Kristine Weglarz, Ph.D candidate, Critical media studies
I am a political economy scholar currently researching constructions of authenticity, rock culture and the implications of live performance for popular music's engagement with state-level and transnational political concerns. In addition, I am researching the impact of increased conglomeration of the live performance industry on protest artists and the means by which they continue to express their dissent within this narrowing field of performance.
Emanuelle Wessels (Ph.D. Student in Critical Media Studies)
B.A., University of Iowa
My interests concern the ability and feasibility of popular entertainment media texts to impart oppositional and counter-hegemonic narratives. Currently, I am researching the ways in which contemporary cinematic and television horror texts discursively construct, problematize, and frame Othered and non-Othered bodies. My current research is informed by Michel Foucault, as well Feminist and Ecofeminist theory, postmodernism, cinema and critical media studies, gender studies, and audience research. The questions I strive to answer involve inquiries into the plausibility of popular media texts to communicate social critique given the commercial structure of their creation, and, second, the ways in which polysemic and polyvalent properties of such texts enable oppositional or resistant readings despite inherent structural limitations. Ultimately, I strive to maintain a space for popular media texts as pedagogical tools useful for bolstering understanding, recognition, and awareness of counter-hegemonic narratives drawn from mainstream entertainment media.

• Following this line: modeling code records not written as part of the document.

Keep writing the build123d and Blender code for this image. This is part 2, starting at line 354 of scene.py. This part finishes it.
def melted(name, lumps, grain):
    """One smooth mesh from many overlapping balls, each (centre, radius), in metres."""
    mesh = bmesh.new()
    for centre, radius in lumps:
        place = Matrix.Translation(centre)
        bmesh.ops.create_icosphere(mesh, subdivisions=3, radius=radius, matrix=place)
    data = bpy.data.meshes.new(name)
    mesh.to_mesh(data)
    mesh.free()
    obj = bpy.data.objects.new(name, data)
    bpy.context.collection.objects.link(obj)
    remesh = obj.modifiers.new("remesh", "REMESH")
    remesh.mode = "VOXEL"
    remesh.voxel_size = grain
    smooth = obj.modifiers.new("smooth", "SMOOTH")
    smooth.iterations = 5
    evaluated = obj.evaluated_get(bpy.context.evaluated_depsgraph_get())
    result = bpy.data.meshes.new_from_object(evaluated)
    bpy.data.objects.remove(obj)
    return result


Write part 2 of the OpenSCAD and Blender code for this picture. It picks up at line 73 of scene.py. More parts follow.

Sarah Wolter, Ph.D. Student, Critical media studies
My research interests center on helping others learn about how identity, specifically gender identity, is shaped by mediated communication. Feminist theory with a concentration on identity proliferated in interaction and representations of female athletes in the media are most interesting to me within the realm of communication. My Master’s thesis examined the influence of student, colleague, and administrative governing relational communities on the formation and maintenance of professional identity of women Assistant Professors in two colleges at Minnesota State University, Mankato. I have also conducted extensive research on portrayals of women athletes in the media, especially examining the Ladies’ Professional Golf Association’s “Five Points of Celebrity” marketing plan. My current research is focused around girls' experience with sport; specifically, what messages mainstream publications directed toward girls send about physic al activity.